Exhibit 3.1

 

AMENDMENT NO. 1

TO THE

AMENDED AND RESTATED BYLAWS OF

AKERNA CORP.

(the “Corporation”)

 

By resolution of the Board of Directors of Akerna Corp. (the “Board”) this Amendment No. 1 amends the Amended and Restated By-laws of the Corporation, effective as of September 26, 2022, (the “Bylaws”), as follows:

 

Section 6 which previously read in its entirety:

 

Quorum. Except as otherwise provided by law or the Certificate of Incorporation, a quorum for the transaction of business at any meeting of stockholders shall consist of the holders of record of a majority of the issued and outstanding shares of the capital stock of the Corporation entitled to vote at the meeting, present in person or by proxy. If there be no such quorum, the holders of a majority of such shares so present or represented may adjourn the meeting from time to time, without further notice, until a quorum shall have been obtained. When a quorum is once present it is not broken by the subsequent withdrawal of any stockholder.”

 

is hereby amended to read in its entirety (amendments underlined):

 

Quorum.

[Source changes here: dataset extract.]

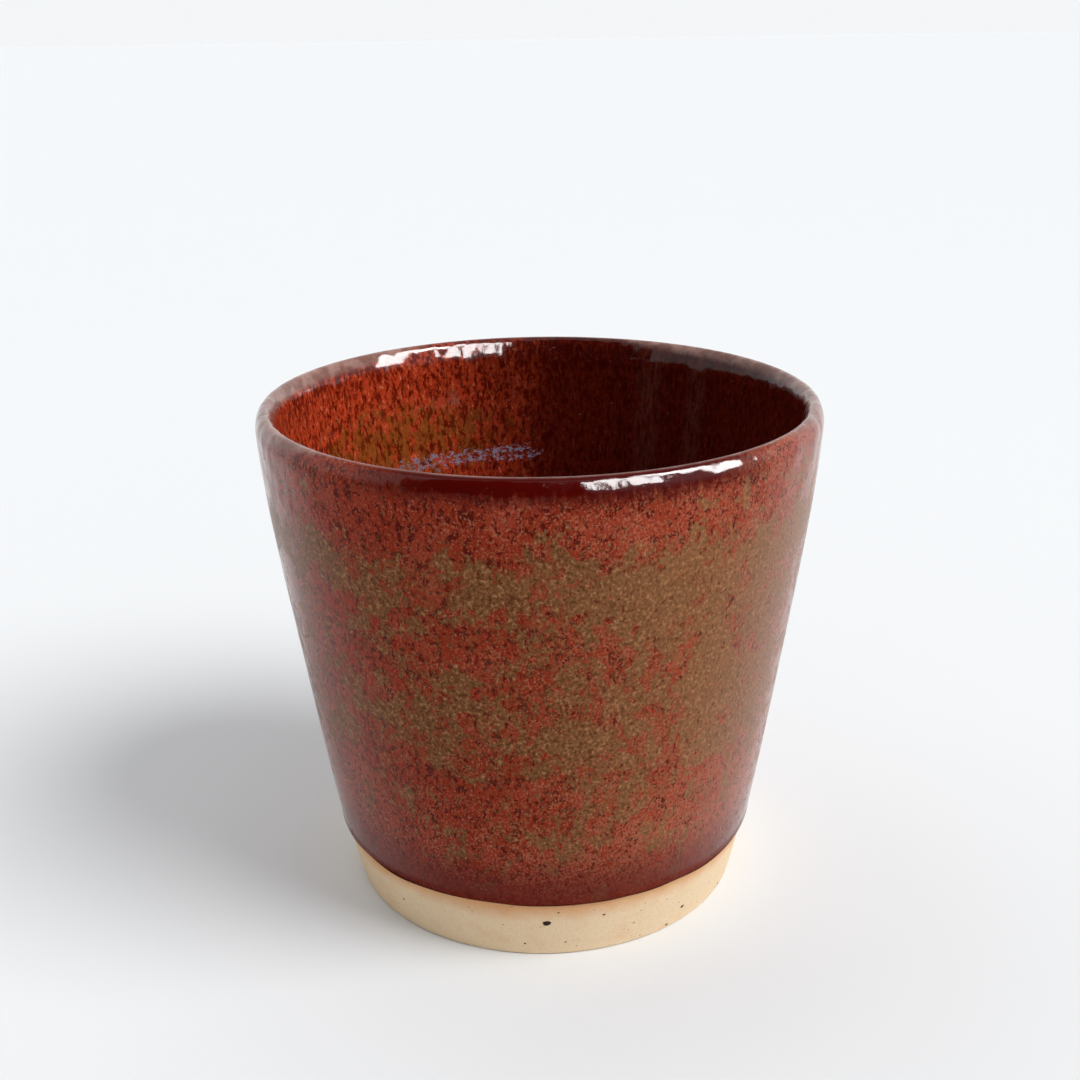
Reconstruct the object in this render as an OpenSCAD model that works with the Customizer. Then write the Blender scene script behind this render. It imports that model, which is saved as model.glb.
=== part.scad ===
// Wheel-thrown stoneware tumbler with no handle.
// A clay body with a bare foot, a dipped glaze coat outside, a poured glaze liner inside,
// and a second dip over the lip. Millimetres, +Z up.
// The origin is the centre of the ring that the cup stands on.

/* [Outline] */
// Widest diameter, at the lip, glaze included
rim_d = 92; // [74:1:120]
// Height from the table to the top of the lip
cup_h = 84.8; // [60:0.2:120]
// Diameter of the clay foot at the table, before its edge is eased
foot_d = 67.3; // [50:0.1:86]
// How far the side swells outside a straight taper
belly = 1.1; // [0:0.1:3]

/* [Wall and floor] */
// Thickness across the lip, glaze included
lip_t = 3.4; // [2.4:0.1:5]
// Thickness of the clay wall where it rises from the floor
wall_low_t = 4.2; // [3:0.1:7]
// Thickness of the clay floor over the hollow in the foot
floor_t = 5; // [3:0.1:9]
// Radius of the inside corner between the clay floor and the wall
corner_r = 9; // [4:0.5:16]

/* [Foot] */
// Width of the ring that touches the table
foot_ring_w = 7; // [4:0.5:14]
// Depth of the hollow turned under the foot
hollow_h = 1.2; // [0.4:0.1:2.4]
// Size of the eased outer edge of the foot
foot_ease = 0.5; // [0.2:0.1:1.2]

/* [Glaze] */
// Height of the glaze line over the table
glaze_line_h = 11; // [6:0.5:20]
// Thickness of the outer coat at its lower edge, if it had no roll
coat_low_t = 0.45; // [0.3:0.05:0.8]
// Thickness of the glaze on the lip, where it runs thin
coat_lip_t = 0.3; // [0.15:0.05:0.6]
// Thickness of the liner on the floor
liner_t = 0.5; // [0.3:0.05:0.9]
// How far the rolled lower edge stands out past the coat
roll_t = 0.15; // [0.05:0.05:0.4]
// How high the roll reaches over the glaze line
roll_h = 2; // [1.4:0.1:4]
// How far the second dip reaches down from the top of the lip
dip_h = 12; // [6:0.5:24]

/* [Iron specks] */
// Diameter of the largest iron speck on the bare foot
speck_d = 1.4; // [0.8:0.1:2.4]
// Depth of the specks under the surface of the clay
speck_depth = 0.4; // [0.2:0.1:1]
// How far the specks stand out of the clay
speck_proud = 0.05; // [0.02:0.01:0.15]
// Number of further specks round the sides and the back
scatter_count = 12; // [1:1:20]

/* [Hidden] */

// Smoothness of the turned shapes, and of the small specks
$fn = 96;
speck_fn = 24;

// The side's swelling is flat along the middle and fades at the foot and the lip
belly_fullness_share = 4;

// The lip is a round bead, and side_h is the height of its centre
lip_r = lip_t / 2;
side_h = cup_h - lip_r;
lip_x = rim_d / 2 - lip_r;
clay_lip_r = lip_r - coat_lip_t;
clay_rim_r = rim_d / 2 - coat_lip_t;
foot_r = foot_d / 2;
dip_z = cup_h - dip_h;

// Floor, inside corner, and the hollow in the foot
floor_z = hollow_h + floor_t;
lean = atan((clay_rim_r - foot_r) / side_h);
corner_top_z = floor_z + corner_r * (1 - sin(lean));
corner_x = clay_in_r(corner_top_z) - corner_r * cos(lean);
ring_in_r = foot_r - foot_ring_w;

// The rolled lower edge of the outer coat
roll_r = coat_low_t + roll_t;
roll_top_z = glaze_line_h + roll_h;

// Heights of the stations along the outline, from the bottom up
foot_heights = heights(foot_ease, glaze_line_h, 3);
coat_heights = heights(glaze_line_h, dip_z, 10);
dip_heights = heights(dip_z, side_h, 3);
wall_heights = heights(corner_top_z, dip_z, 9);

// Angle steps round the inside corner, the lip and the roll
corner_steps = 6;
lip_turn = 22.5;
roll_turn = 30;

// Iron specks seen on the front of the foot: turn from the front in degrees, height as a share
// of the bare band, and diameter as a share of the largest
front_speck_shares = [
    [0, 0.66, 1],
    [3, 0.87, 0.4],
    [15, 0.72, 0.45],
    [5, 0.2, 0.4],
    [-6, 0.17, 0.42],
    [-43, 0.46, 0.45],
    [41, 0.26, 0.6],
    [36, 0, 0.5],
    [24, 0.37, 0.32]
];
// The rest are spread by a steady turn from scatter_from, with heights and sizes that step
// through these shares
scatter_from = 62;
scatter_turn = 236 / scatter_count;
scatter_height_share = 0.618;
scatter_size_shares = [0.5, 0.35, 0.7, 0.42];
// A speck's back and its outer face, as shares of its diameter
speck_back_share = 0.6;
speck_face_share = 0.7;
speck_lean = atan((clay_r(glaze_line_h) - foot_r) / glaze_line_h);

// Outside of the clay at height z
function clay_r(z) =
    foot_r + (clay_rim_r - foot_r) * z / side_h
    + belly * (1 - pow(abs(2 * z / side_h - 1), belly_fullness_share));

// A thickness at height z that runs evenly from low, at z0, to lip, at the centre of the lip
function run_t(z, z0, low, lip) = lip + (low - lip) * (side_h - z) / (side_h - z0);

// Inside of the clay, outside of the coat and inside of the liner at height z
function clay_in_r(z) = clay_r(z) - run_t(z, floor_z, wall_low_t, 2 * clay_lip_r);
function coat_r(z) = clay_r(z) + run_t(z, glaze_line_h, coat_low_t, coat_lip_t);
function liner_r(z) = clay_in_r(z) - run_t(z, corner_top_z, liner_t, coat_lip_t);

// Evenly spaced heights from a to b, both included
function heights(a, b, steps) = [for (i = [0 : steps]) a + (b - a) * i / steps];
function all_but_first(items) = [for (i = [1 : len(items) - 1]) items[i]];
function reversed(items) = [for (i = [len(items) - 1 : -1 : 0]) items[i]];

// The same four surfaces as points at a list of heights
function clay_side(zs) = [for (z = zs) [clay_r(z), z]];
function clay_wall(zs) = [for (z = zs) [clay_in_r(z), z]];
function coat_side(zs) = [for (z = zs) [coat_r(z), z]];
function liner_wall(zs) = [for (z = zs) [liner_r(z), z]];

// Inside corner from the floor up to the wall, at radius r round the corner's centre
function corner_points(r) = [
    for (i = [0 : corner_steps])
        let (a = -90 + (90 - lean) * i / corner_steps)
            [corner_x + r * cos(a), floor_z + corner_r + r * sin(a)]
];

// The bead of the lip from the outside over the top, without its two ends
function lip_points(r) = [
    for (a = [lip_turn : lip_turn : 180 - lip_turn]) [lip_x + r * cos(a), side_h + r * sin(a)]
];

// The roll from near the clay out to its widest
function roll_points() = [
    for (a = [roll_turn : roll_turn : 90])
        let (z = glaze_line_h + roll_r * (1 - cos(a))) [clay_r(z) + roll_r * sin(a), z]
];

// The clay's whole section, with no seats for the specks
module clay_section() {
    polygon(concat(
        [[0, hollow_h], [ring_in_r - hollow_h, hollow_h], [ring_in_r, 0]],
        [[clay_r(foot_ease) - foot_ease, 0]],
        clay_side(foot_heights),
        clay_side(all_but_first(coat_heights)),
        clay_side(all_but_first(dip_heights)),
        lip_points(clay_lip_r),
        reversed(clay_wall(dip_heights)),
        reversed(clay_wall([for (z = wall_heights) if (z < dip_z) z])),
        all_but_first(reversed(corner_points(corner_r))),
        [[0, floor_z]]
    ));
}

// One speck: a flat bead with a rounded outer face, its axis along +Z, widest at z = 0
module speck(d) {
    rotate_extrude($fn = speck_fn) polygon([
        [0, -speck_depth],
        [speck_back_share * d / 2, -speck_depth],
        [d / 2, 0],
        [speck_face_share * d / 2, speck_proud],
        [0, speck_proud]
    ]);
}

// Turn, height share and diameter share of each speck round the sides and the back
function scatter_shares() = [
    for (i = [0 : scatter_count - 1])
        [
            scatter_from + i * scatter_turn,
            i * scatter_height_share - floor(i * scatter_height_share),
            scatter_size_shares[i % len(scatter_size_shares)]
        ]
];

module all_specks() {
    for (s = concat(front_speck_shares, scatter_shares())) {
        d = speck_d * s[2];
        z = foot_ease + d / 2 + s[1] * (glaze_line_h - foot_ease - d);
        rotate([0, 0, s[0] - 90])
            translate([clay_r(z), 0, z])
                rotate([0, 90 + speck_lean, 0])
                    speck(d);
    }
}

// Thrown wall, floor and foot, fired in one piece, with a seat for each speck
module clay_body() {
    color([0.85, 0.72, 0.53]) difference() {
        rotate_extrude() clay_section();
        all_specks();
    }
}

// Glaze poured inside, from the floor up to the second dip
module liner_glaze() {
    color([0.45, 0.12, 0.07]) rotate_extrude() polygon(concat(
        [[0, floor_z]],
        corner_points(corner_r),
        clay_wall(all_but_first(wall_heights)),
        reversed(liner_wall(all_but_first(wall_heights))),
        reversed(corner_points(corner_r - liner_t)),
        [[0, floor_z + liner_t]]
    ));
}

// Dipped coat outside, from its rolled edge at the glaze line up to the second dip
module outer_glaze() {
    color([0.47, 0.21, 0.16]) rotate_extrude() polygon(concat(
        reversed(clay_side(coat_heights)),
        roll_points(),
        coat_side([roll_top_z]),
        coat_side([for (z = coat_heights) if (z > roll_top_z) z])
    ));
}

// Second dip: one coat over the lip and down both sides
module rim_glaze() {
    color([0.42, 0.25, 0.2]) rotate_extrude() polygon(concat(
        coat_side(dip_heights),
        lip_points(lip_r),
        reversed(liner_wall(dip_heights)),
        clay_wall(dip_heights),
        reversed(lip_points(clay_lip_r)),
        reversed(clay_side(dip_heights))
    ));
}

// Iron grains that melted through the bare clay, each in its own seat
module iron_specks() {
    color([0.2, 0.1, 0.06]) all_specks();
}

clay_body();
liner_glaze();
outer_glaze();
rim_glaze();
iron_specks();
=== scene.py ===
"""Turned stoneware tumbler with dipped glaze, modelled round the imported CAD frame.

Lengths are in metres. +Z is up, the cup stands on z = 0, and -Y is the side that faces the camera.
A turn round the cup is in degrees from that front, and grows towards +X.
"""

import math

import bpy
from bpy.props import FloatProperty, FloatVectorProperty, IntProperty, PointerProperty
from mathutils import Color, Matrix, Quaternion, Vector


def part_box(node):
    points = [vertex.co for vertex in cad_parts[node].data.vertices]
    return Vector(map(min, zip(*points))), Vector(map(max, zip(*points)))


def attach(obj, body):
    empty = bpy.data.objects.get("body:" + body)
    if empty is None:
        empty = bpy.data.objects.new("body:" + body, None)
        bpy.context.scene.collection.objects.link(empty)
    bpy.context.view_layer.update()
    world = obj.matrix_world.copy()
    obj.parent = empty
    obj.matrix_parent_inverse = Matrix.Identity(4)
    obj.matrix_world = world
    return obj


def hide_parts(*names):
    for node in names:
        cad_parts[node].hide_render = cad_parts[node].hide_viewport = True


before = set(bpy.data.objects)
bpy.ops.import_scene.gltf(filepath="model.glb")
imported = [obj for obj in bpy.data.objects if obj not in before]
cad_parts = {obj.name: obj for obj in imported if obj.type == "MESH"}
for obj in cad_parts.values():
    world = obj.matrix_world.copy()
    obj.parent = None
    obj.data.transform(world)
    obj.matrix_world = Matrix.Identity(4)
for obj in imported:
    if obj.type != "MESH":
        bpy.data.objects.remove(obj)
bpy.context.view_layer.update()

bl_info = {
    "name": "Stoneware Tumbler",
    "version": (1, 0, 0),
    "blender": (4, 5, 0),
    "location": "3D Viewport > Sidebar > Tumbler",
    "description": "Throws and glazes a stoneware tumbler round its CAD frame",
    "category": "Add Mesh",
}

MM = 0.001

# The side's swelling is even along its middle, and fades at the foot and the lip by this power
BELLY_POWER = 4
# Points closer together than this are merged into one
SAME_POINT = 0.001 * MM
# Edges that fold by more than this many degrees stay sharp
SHARP_EDGE = 40
SHARP_GRAIN_EDGE = 60
# Steps along the curves that two pieces share, so that their surfaces meet point for point
CLAY_LIP_OUTSIDE = 8
CLAY_LIP_INSIDE = 10
CLAY_CORNER = 8
# How high the outer coat's rolled lower edge reaches, and how deep the coat's back is in the clay
ROLL_HEIGHT = 2 * MM
COAT_BITE = 0.1 * MM
# The glaze line wavers in waves of this length. The waver starts at this height over the line,
# and grows over this depth down to its full strength
WAVE_LENGTH = 14 * MM
WAVER_START = 8 * MM
WAVER_GROWTH = 6 * MM
# An iron grain's height and thickness, and the size and strength of its bumps, for a width of 1
GRAIN_HEIGHT = 0.8
GRAIN_THICKNESS = 0.5
GRAIN_BUMP_SIZE = 0.5
GRAIN_BUMP_STRENGTH = 0.14

# Turns round the cup of the places where the looks change, painted light and shade among them
FRONT = 5
# The side that is painted lighter, as the window lights it
PAINTED_LIGHT_SIDE = 62
KHAKI_SIDE = 50
# Sides of the lip whose taupe is partly a painted sheen
LIP_LEFT = -98
LIP_RIGHT = 108
# The liner's side that is painted in shade
SHADED_SIDE = 105
# Turns of the painted reflection streaks inside
WIDE_STREAK = 150
THIN_STREAK = 136
FLECK_ARC = -159
# The lamps stand this far from a point on the cup's axis at this height, and face it
LAMP_DISTANCE = 1.2
LAMP_AIM = 0.05
# The dark card's distance from the cup's axis, and the height of its middle
CARD_DISTANCE = 0.7
CARD_MIDDLE = 0.8
FLOOR_SIZE = 40
# Window panes that the gloss shows: turn and angle over the table in degrees, then width and
# height in metres
PANES = (
    (23, 34, 0.14, 0.9),
    (40, 34, 0.30, 0.95),
    (61, 52, 0.22, 0.4),
    (77, 34, 0.36, 0.95),
)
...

Except as otherwise provided by law or the Certificate of Incorporation, a quorum for the transaction of business at any meeting of stockholders shall consist of the holders of record of one-third of the issued and outstanding shares of the capital stock of the Corporation entitled to vote at the meeting, present in person or by proxy. If there be no such quorum, the holders of a majority of such shares so present or represented may adjourn the meeting from time to time, without further notice, until a quorum shall have been obtained. When a quorum is once present it is not broken by the subsequent withdrawal of any stockholder.”

 

Terms used herein but not otherwise defined shall have the meaning ascribed to them in the Bylaws.

 

Pursuant to the Bylaws, this Amendment has been approved by the Board. Except as amended by this Amendment No.1 to the Bylaws, the Bylaws remain in full force and effect.

 

CERTIFICATION OF AMENDMENT

 

I, Jessica Billingsley, the duly appointed Chief Executive Officer of the Corporation, hereby certify the Amendment No. 1 to the Bylaws of the Corporation has been approved by resolutions of the Board of Directors on September 26, 2022.